— BEGIN Provided information —
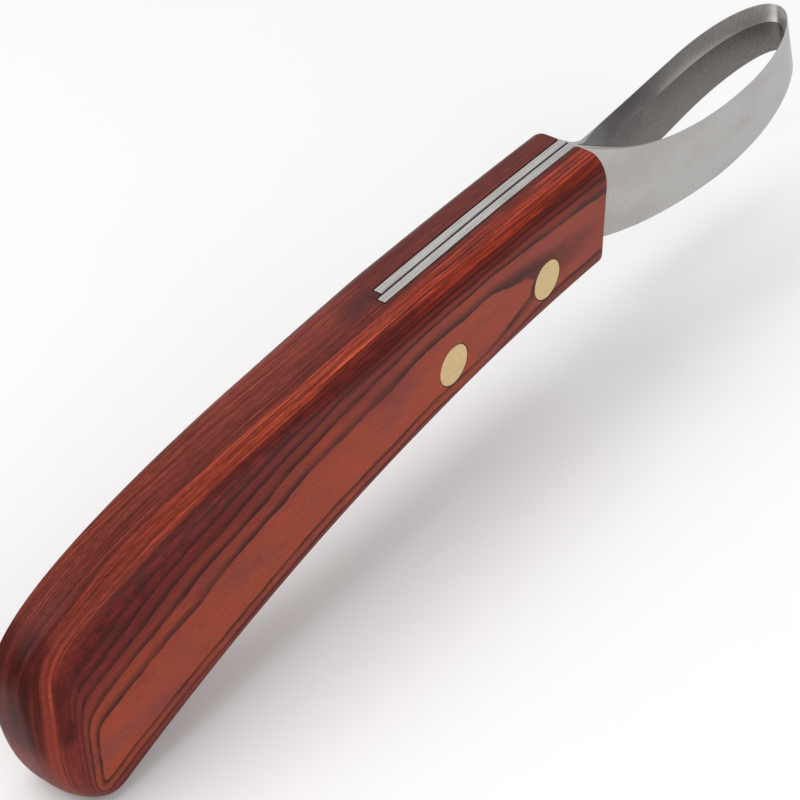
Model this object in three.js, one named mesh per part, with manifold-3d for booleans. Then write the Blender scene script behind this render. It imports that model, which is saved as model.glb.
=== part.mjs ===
// A loop hoof knife: a sprung steel strip bent into a teardrop loop, its two tangs lying side by
// side in a saw kerf of a laminated wooden handle, held by two brass two-part rivets.
// Millimetres. +Y runs from the butt to the tip of the loop, +Z towards the spine, X across.
// While it is built, y = 0 is the front face of the handle and x = 0 the plane of symmetry.

import * as THREE from 'three';
import { mergeVertices } from 'three/addons/utils/BufferGeometryUtils.js';
import Module from 'manifold-3d';

// ---- Driving dimensions: handle -------------------------------------------------------------

// Side view of the handle, as cubic curves through (y, z): spine, heel, toe and belly.
const spineFront = [0, 15.1];
const spineRear = [-89.8, 12];
const buttRear = [-149.9, -5.1];
const toe = [-134.3, -34.4];
const bellyFront = [0, -9.2];
const spineHandles = [[-30, 15.1], [-59.9, 13.4]];
const heelHandles = [[-121.8, 10.6], [-149.9, 6.6]];
const toeHandles = [[-149.9, -20.6], [-144.6, -38.75]];
const bellyHandles = [[-88.6, -15.3], [-44.3, -9.4]];

// Half the thickness: flat parallel cheeks in front. Towards the butt the section becomes a
// wedge with a full cheek: thin from the line where the spine's rounding ends, and thick from
// the line of the fullest swell down to the belly.
const cheekHalf = 9.1;
const thinHalfAtButt = 4.05;
const swellHalfAtButt = 8;
const taperStart = -53;
const taperEnd = -148;
const thinTaperPower = 1.15;
const swellTaperPower = 1.3;
const thinLine = [8.2, -1];
const swellLine = [-8.4, -24];

// Rounding between the outline and the cheeks, as a quarter ellipse: the half width of the
// band that follows the outline, and how far the rounding reaches down the cheek. The toe is
// the roundest place of the underside.
const bandFront = 4.8;
const bandSpineRear = 3.8;
const bandButt = 2.7;
const bandToe = 0.95;
const shoulderFront = 6.3;
const shoulderSpineRear = 4;
const shoulderButt = 8.7;
const shoulderToe = 3.8;
const bellyRound = 3;
const toeStation = 1.32;

const spineSteps = 22;
const heelSteps = 12;
const roundingSteps = 6;
const cheekSteps = 5;

// ---- Driving dimensions: blade --------------------------------------------------------------

// The strip is ground thinner past the neck.
const stripThickness = 1.7;
const loopThickness = 1.1;
const thinFrom = 2;
const thinFull = 14;
const slitWidth = 0.3;
const tangBottom = -7.2;
const leftTangLength = 57;
const rightTangLength = 58.6;

// Plan of the loop at its top edge, outer face: an arm curve, then half an ellipse.
const loopHalf = 8.96;
const loopWidest = 54;
const loopTip = 80.2;
const neckStraight = 3.5;
const neckBendEnd = [2.85, 9.4];
const neckBendHandle = [1.97, 6.6];
const armHandles = [[7.2, 22.5], [8.96, 39]];
const tipLean = 0.07;

// Side view of the loop: top and bottom edges against the plan's y.
const topEdgeMiddle = [42, 4.8];
const topEdgeTip = 8.6;
const topEdgeHandles = [[8, 9], [22, 4.8], [54, 4.8], [68, 6.8]];
const bottomEdgeMiddle = [39.6, -12.2];
const bottomEdgeTip = -4.4;
const bottomEdgeHandles = [[4.5, -11.3], [22, -12.2], [52, -12.2], [70, -8.5]];

const bevelHeight = 4.6;
const bevelStart = 3;
const bevelFull = 24;
const edgeLand = 0.3;

const tangSteps = 6;
const neckSteps = 8;
const armSteps = 14;
const tipSteps = 16;

// ---- Driving dimensions: kerf and rivets ----------------------------------------------------

const clearance = 0.25;
const rivetCentres = [[-19.2, -1.3], [-48.3, -2.9]];
const headRadius = 4;
const headThickness = 2;
const headRim = 0.15;
const shankRadius = 2.6;
const socketRadius = 1.75;
const pinRadius = 1.5;
const pinTip = -4.5;
const roundSegments = 40;

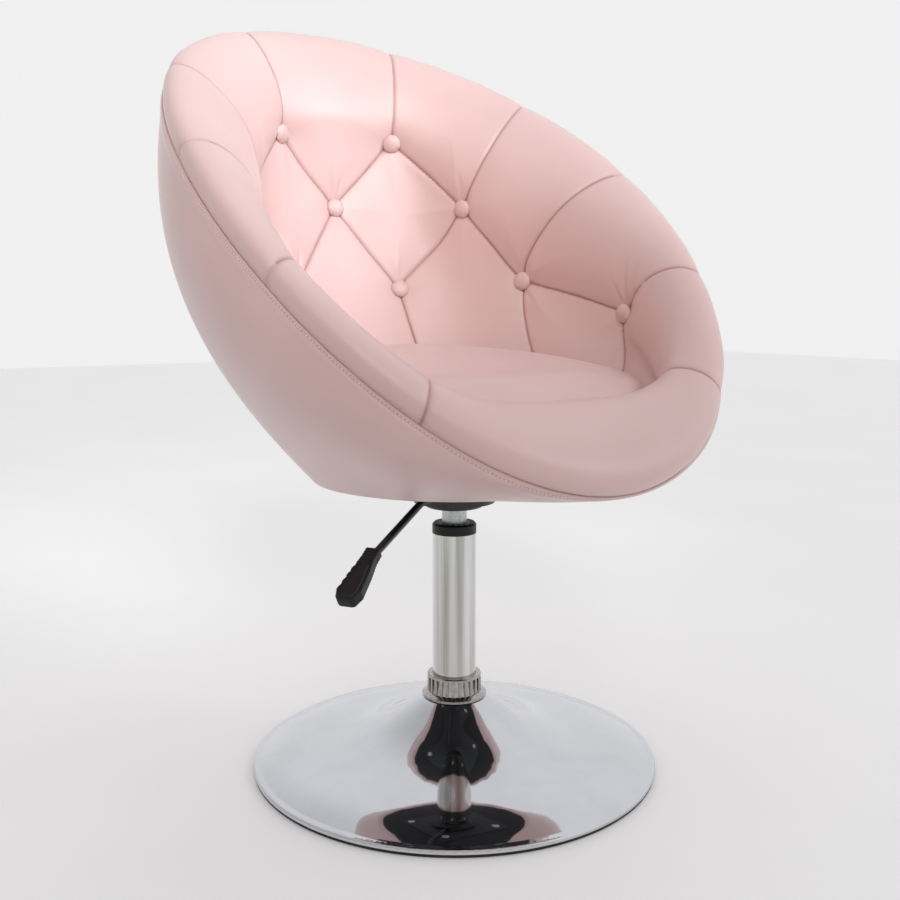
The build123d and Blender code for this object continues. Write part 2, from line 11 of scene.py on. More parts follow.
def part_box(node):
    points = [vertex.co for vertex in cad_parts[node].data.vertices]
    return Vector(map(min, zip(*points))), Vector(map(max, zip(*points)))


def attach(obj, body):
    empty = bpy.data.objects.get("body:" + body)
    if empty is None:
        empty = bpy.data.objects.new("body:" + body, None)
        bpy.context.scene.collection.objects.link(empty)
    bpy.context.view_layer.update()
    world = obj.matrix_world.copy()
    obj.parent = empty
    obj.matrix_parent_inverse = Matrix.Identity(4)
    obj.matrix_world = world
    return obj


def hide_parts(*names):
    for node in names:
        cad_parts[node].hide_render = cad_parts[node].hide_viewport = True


# Styling chair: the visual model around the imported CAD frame. Metres, +Z up, origin at the
# centre of the base's underside, the sitter faces -Y and their right hand is at -X.

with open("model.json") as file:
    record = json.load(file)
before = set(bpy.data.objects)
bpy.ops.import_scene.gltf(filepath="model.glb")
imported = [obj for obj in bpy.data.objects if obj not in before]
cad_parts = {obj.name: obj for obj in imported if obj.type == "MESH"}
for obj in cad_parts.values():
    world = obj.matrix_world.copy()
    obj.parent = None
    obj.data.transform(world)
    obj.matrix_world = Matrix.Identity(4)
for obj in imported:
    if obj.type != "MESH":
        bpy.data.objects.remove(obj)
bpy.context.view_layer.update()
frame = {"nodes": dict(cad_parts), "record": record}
nodes = frame["nodes"]
MM = 0.001

# ---------- bucket, as in the CAD, in millimetres ----------
RIM_HALF_WIDTH = 292.0
RIM_HALF_DEPTH = 324.0
RIM_CENTRE_Y = 46.0
RIM_MID_Z = 608.0
RIM_RISE = 255.0
RIM_LIFT = 52.0
RIM_SKEW = -16.0
RIM_EGG = -0.05
RIM_SQUARE = -0.018
ROLL_LIP = 15.0
ROLL_SHOULDER = 48.0
ROLL_CROWN = 81.0
BOTTOM_RADIUS = 156.0
BOTTOM_Z = 332.0
WALL_BULGE = 1.65
FRONT_FLATTENING = 0.8
FLOOR_RADIUS = 150.0
FLOOR_Y = 10.0
FLOOR_Z = 395.0
INNER_BULGE = 1.3

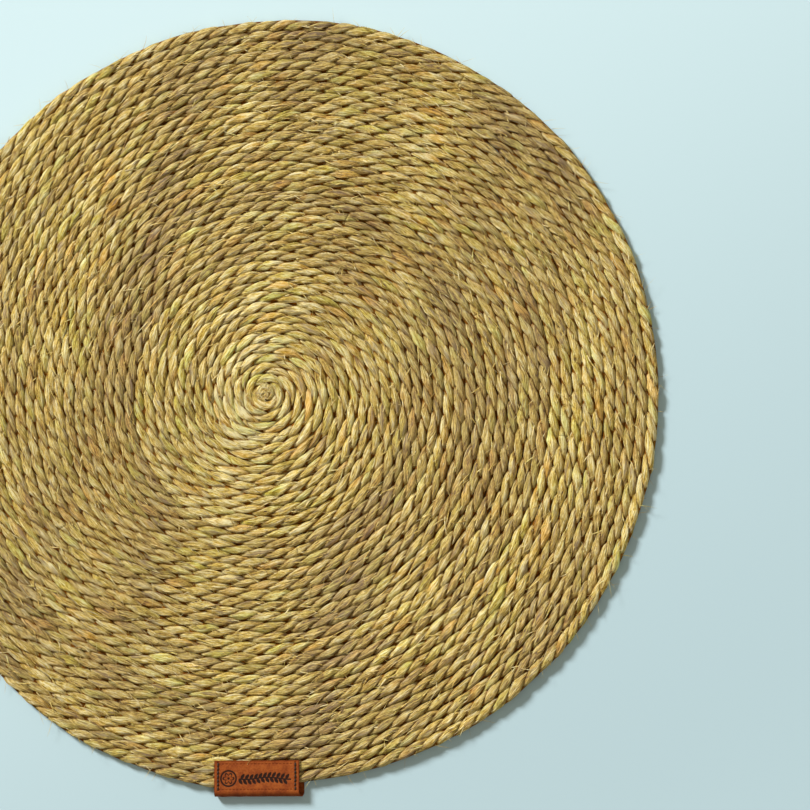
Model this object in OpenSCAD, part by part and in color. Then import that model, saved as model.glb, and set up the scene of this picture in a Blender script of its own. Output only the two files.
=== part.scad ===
// Round seat pad: one two-ply rope coiled flat into a disc, laced through its turns,
// with a leather label folded over the rim and sewn through it.
// The pad lies face up on z = 0. The middle of its box is over the origin and the label is at -Y.

/* [Coil] */
// Largest diameter of the pad, over the rope's outer end
pad_d = 380; // [340:1:420]
// Whole turns of rope from the eye to the rim
turns = 37; // [32:1:42]
// Least gap between neighbouring turns
turn_gap = 0.06; // [0.02:0.01:0.15]
// Radius of the small opening that the first turn closes round
eye_hole = 0.3; // [0.2:0.1:0.8]
// How far the eye lies off the middle of the outer turn
eye_off = 5.5; // [0:0.1:8]
// Direction in which the turns lie a little wider, counter-clockwise from +X
drift_dir = -25.5; // [-60:0.5:60]
// Direction in which the rope's outer end lies
tail_dir = 268; // [264:1:270]
// Depth by which the rope is pressed flat on each face
press = 0.15; // [0.05:0.05:0.3]

/* [Lacing] */
// Number of threads that run from the eye or near it to the rim
lacings = 8; // [4:2:8]
// Thickness of a lacing thread
lace_d = 0.8; // [0.6:0.1:1]
// Direction of the first lacing thread
lace_dir = 30; // [20:1:35]
// Distance from the eye at which every second thread starts
lace_inner = 4; // [3:0.5:6]
// Distance from the eye at which the threads between them start
lace_outer = 55; // [40:5:90]

/* [Label] */
// Width of the label along the rim
label_w = 41.5; // [30:0.5:50]
// Length of the label's front, from its fold to its edge
label_l = 17.4; // [15:0.2:22]
// Place of the middle of the label along X
label_x = -7; // [-9:0.5:-3]
// Thickness of the leather
leather_t = 1; // [0.8:0.1:1.2]
// How much further the back of the label reaches on its +X side
back_extra = 1.8; // [0.5:0.1:3]
// Depth by which the front of the label sinks into the rope
label_sink = 0.5; // [0.3:0.1:0.8]

/* [Label stitching] */
// Distance of each row of stitches from the label's side
row_inset = 1.9; // [1.5:0.1:3]
// Distance from the label's edge to the first stitch hole
row_start = 1; // [0.8:0.1:2]
// Length of one stitch
stitch_l = 1.9; // [1.5:0.1:2]
// Number of stitches in a row
stitches = 7; // [4:1:7]
// Thickness of the sewing thread
thread_d = 0.6; // [0.5:0.05:0.7]

/* [Hidden] */
LACING_NODES = [for (i = [1:lacings]) str("lacing_", i)];
LABEL_NODES = ["leather_label", "label_stitching_left", "label_stitching_right"];
$fn = 48;
// clearance round a thread or a label in the rope
slack = 0.1;
// the coil: half-turns about centres that step to and fro along drift_dir, so that each
// meets the next face to face and the turns open out evenly
drift = eye_off / turns;
pitch = (pad_d / 2 + drift / 2 + turn_gap - eye_hole) / (turns + 1 / 2);
rope_d = pitch - drift - turn_gap;
rope_r = rope_d / 2;
rope_top = rope_d - 2 * press;
rope_mid = rope_top / 2;
// the round rope is stepped in where it meets its neighbours: how high and how wide the steps are
shoulder_h = rope_top / 6;
shoulder_w = 3 / 4;
eye_r = rope_r + eye_hole;
last = 2 * turns - 1;
last_sweep = tail_dir - 180 - drift_dir;
function arc_r(k) = eye_r + floor(k / 2) * pitch + (k % 2) * (pitch + drift) / 2;
function arc_c(k) = floor(k / 2) * drift + (k % 2) * (pitch + drift) / 2;
function arc_x(k) = arc_c(k) * cos(drift_dir);
function arc_y(k) = arc_c(k) * sin(drift_dir);
// the label: its two flats lie on either side of the rope, joined by a half-round fold
label_top = rope_top - label_sink + leather_t;
fold_r = label_top / 2;
rope_bite = sqrt(rope_r ^ 2 - (rope_mid - leather_t) ^ 2) + slack;
// heights and reaches measured from the eye, then the eye's own place
reach_x = [arc_x(last) - arc_r(last) - rope_r, arc_x(last - 1) + arc_r(last - 1) + rope_r];
fold_from_eye = arc_y(last) - arc_r(last) - rope_bite;
reach_y = [fold_from_eye - fold_r, arc_y(last - 1) + arc_r(last - 1) + rope_r];
eye = [-(reach_x[0] + reach_x[1]) / 2, -(reach_y[0] + reach_y[1]) / 2, 0];
fold_y = eye.y + fold_from_eye;
label_edge_y = fold_y - fold_r + label_l;
label_left = label_x - label_w / 2;
label_right = label_x + label_w / 2;
thread_r = thread_d / 2;
hole_r = thread_r + slack;
row_y = label_edge_y - row_start;
row_l = stitches * stitch_l;
// the rim's distance from the eye in a direction, along the middle of the outermost rope
function outer_arc(a) = a < 180 ? last - 1 : a < 180 + last_sweep ? last : last - 2;
function chord(c, r, a) = c * cos(a) + sqrt(r ^ 2 - (c * sin(a)) ^ 2);
function around(dir) = (dir - drift_dir + 360) % 360;
function rim(a) = chord(arc_c(outer_arc(a)), arc_r(outer_arc(a)), a);

// one half-turn of a band that follows the rope, or the shorter last one
module half_turn(k, half_w) {
    sweep = k == last ? last_sweep : 180;
    translate([arc_x(k), arc_y(k)]) rotate(drift_dir + 180 * k) difference() {
        circle(r = arc_r(k) + half_w);
        circle(r = arc_r(k) - half_w);
        // what lies beyond the half-turn's start
        translate([-pad_d, -2 * pad_d]) square(2 * pad_d);
        // and beyond its end
        rotate(sweep) translate([-pad_d, 0]) square(2 * pad_d);
    }
}

// the whole spiral as a flat-sided band
module spiral(low, high, half_w) {
    translate([0, 0, low]) linear_extrude(high - low)
        for (k = [0:last]) half_turn(k, half_w);
}

// a lacing thread's line through the rope, or its bore when it is grown
module lace_line(i, grow) {
    dir = lace_dir + (i - 1) * 360 / lacings;
    start = (i % 2 == 1 ? lace_inner : lace_outer) - grow;
    end = rim(around(dir)) + rope_r / 2 + grow;
    translate(eye + [0, 0, rope_mid])
        rotate([0, 90, dir]) translate([0, 0, start]) cylinder(r = lace_d / 2 + grow, h = end - start);
}

// the holes that one row of stitches passes through
module row_holes(x, r, low, high) {
    for (n = [0:stitches])
        translate([x, row_y - n * stitch_l, low]) cylinder(r = r, h = high - low);
}

// the places of both rows
module at_rows() {
    for (x = [label_left + row_inset, label_right - row_inset])
        row_holes(x, hole_r, -slack, label_top + slack);
}

module rope_coil() {
    color([0.74, 0.63, 0.38]) difference() {
        translate(eye) union() {
            spiral(0, rope_top, rope_r * shoulder_w);
            spiral(shoulder_h, rope_top - shoulder_h, rope_r);
        }
        // pressed down under the label's front
        translate([label_left - slack, -pad_d, label_top - leather_t])
            cube([label_w + 2 * slack, pad_d + label_edge_y + slack, rope_d]);
        // and up above its back
        translate([label_left - slack, -pad_d, -slack])
            cube([label_w + back_extra + 2 * slack, pad_d + label_edge_y + slack, leather_t + slack]);
        for (i = [1:lacings]) lace_line(i, slack / 2);
        at_rows();
    }
}

module lacing(i) {
    color([0.82, 0.76, 0.60]) lace_line(i, 0);
}

// the strip seen along the rim: front flat, fold and back flat
module label_profile() {
    flat_l = label_edge_y - fold_y;
    translate([0, label_top - leather_t]) square([flat_l, leather_t]);
    square([flat_l, leather_t]);
    translate([0, fold_r]) difference() {
        circle(r = fold_r);
        circle(r = fold_r - leather_t);
        translate([0, -label_top]) square([label_top, 2 * label_top]);
    }
}

module leather_label() {
    // how far a groove for the thread reaches past the end holes
    groove_l = row_l + 2 * hole_r;
    color([0.60, 0.28, 0.14]) difference() {
        union() {
            translate([label_left, fold_y, 0])
                rotate([90, 0, 90]) linear_extrude(label_w) label_profile();
            translate([label_right, fold_y, 0])
                cube([back_extra, label_edge_y - fold_y, leather_t]);
        }
        at_rows();
        for (x = [label_left + row_inset, label_right - row_inset])
            translate([x - hole_r, row_y - row_l - hole_r, 0]) {
                translate([0, 0, label_top - thread_r]) cube([2 * hole_r, groove_l, thread_d]);
                translate([0, 0, -slack]) cube([2 * hole_r, groove_l, thread_d + 2 * slack]);
            }
    }
}

// one row of stitches: a run on each face, joined through the holes
module stitch_row(x) {
    color([0.20, 0.11, 0.08]) union() {
        for (z = [label_top, thread_r + slack / 2])
            translate([x, row_y + thread_r, z])
                rotate([90, 0, 0]) cylinder(r = thread_r, h = row_l + thread_d);
        row_holes(x, thread_r - slack / 2, thread_r + slack / 2, label_top);
    }
}

module label_stitching_left() stitch_row(label_left + row_inset);
module label_stitching_right() stitch_row(label_right - row_inset);

rope_coil();
for (i = [1:lacings]) lacing(i);
leather_label();
label_stitching_left();
label_stitching_right();
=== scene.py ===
import math

import bmesh
import bpy
import numpy as np
from mathutils import Matrix, Vector


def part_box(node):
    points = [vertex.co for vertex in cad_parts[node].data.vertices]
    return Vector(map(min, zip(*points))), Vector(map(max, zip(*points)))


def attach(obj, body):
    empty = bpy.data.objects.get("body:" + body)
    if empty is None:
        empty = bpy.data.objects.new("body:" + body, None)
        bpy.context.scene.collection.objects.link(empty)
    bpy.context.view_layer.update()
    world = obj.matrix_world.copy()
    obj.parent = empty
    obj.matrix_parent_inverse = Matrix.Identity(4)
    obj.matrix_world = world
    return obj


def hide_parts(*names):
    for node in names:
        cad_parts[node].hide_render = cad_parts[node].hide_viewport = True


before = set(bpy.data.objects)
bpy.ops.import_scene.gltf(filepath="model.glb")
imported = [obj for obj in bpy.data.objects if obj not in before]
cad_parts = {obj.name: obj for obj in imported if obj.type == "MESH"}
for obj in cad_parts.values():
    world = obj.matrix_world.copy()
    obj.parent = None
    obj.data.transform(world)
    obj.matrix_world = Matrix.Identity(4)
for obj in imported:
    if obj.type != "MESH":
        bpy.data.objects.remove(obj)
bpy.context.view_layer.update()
MM = 0.001
FULL_TURN = 2 * math.pi
rng = np.random.default_rng(37)

# ---------------------------------------------------------------- the frame's places and sizes
ROPE_LOW, ROPE_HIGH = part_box("rope_coil")
LABEL_LOW, LABEL_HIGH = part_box("leather_label")
ROPE_TOP = ROPE_HIGH.z
ROPE_MID = (ROPE_LOW.z + ROPE_HIGH.z) / 2
LEATHER_T = 1.0 * MM
LACINGS = 8

# a way that no fibre or thread runs, to set their sections from
NEAR_UPRIGHT = (0.21, 0.13, 0.97)

# the coil, as it is designed: half-turns about centres that step to and fro along DRIFT_DIR;
# PITCH and ROPE_R follow from the pad's radius, as they do in the CAD source, and the last
# half-turn goes on to TAIL_DIR, where the rope ends under the label
TURNS = 37
PAD_R = 190 * MM
EYE_OFF = 5.5 * MM
EYE_HOLE = 0.3 * MM
TURN_GAP = 0.06 * MM
DRIFT_DIR = math.radians(-25.5)
TAIL_DIR = math.radians(268)
DRIFT = EYE_OFF / TURNS
PITCH = (PAD_R + DRIFT / 2 + TURN_GAP - EYE_HOLE) / (TURNS + 0.5)
ROPE_R = (PITCH - DRIFT - TURN_GAP) / 2
LAST = 2 * TURNS - 1
LAST_SWEEP = TAIL_DIR - math.pi - DRIFT_DIR


def half_turn_radius(k):
    """How far the middle of the rope is from the centre of half-turn k."""
    return ROPE_R + EYE_HOLE + np.floor(k / 2) * PITCH + (k % 2) * (PITCH + DRIFT) / 2


def half_turn_centre(k):
    """How far along DRIFT_DIR from the eye the centre of half-turn k is."""
    return np.floor(k / 2) * DRIFT + (k % 2) * (PITCH + DRIFT) / 2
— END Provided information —
From the opening line of the data above, please print each line as written up to and including the line that contains "plane of symmetry.", and nothing more.

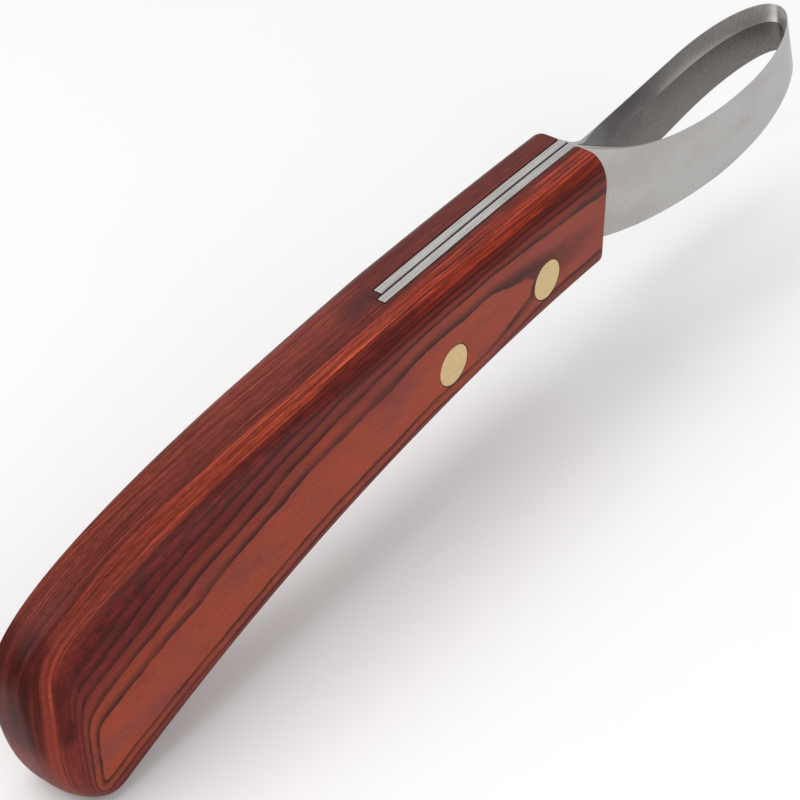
Model this object in three.js, one named mesh per part, with manifold-3d for booleans. Then write the Blender scene script behind this render. It imports that model, which is saved as model.glb.
=== part.mjs ===
// A loop hoof knife: a sprung steel strip bent into a teardrop loop, its two tangs lying side by
// side in a saw kerf of a laminated wooden handle, held by two brass two-part rivets.
// Millimetres. +Y runs from the butt to the tip of the loop, +Z towards the spine, X across.
// While it is built, y = 0 is the front face of the handle and x = 0 the plane of symmetry.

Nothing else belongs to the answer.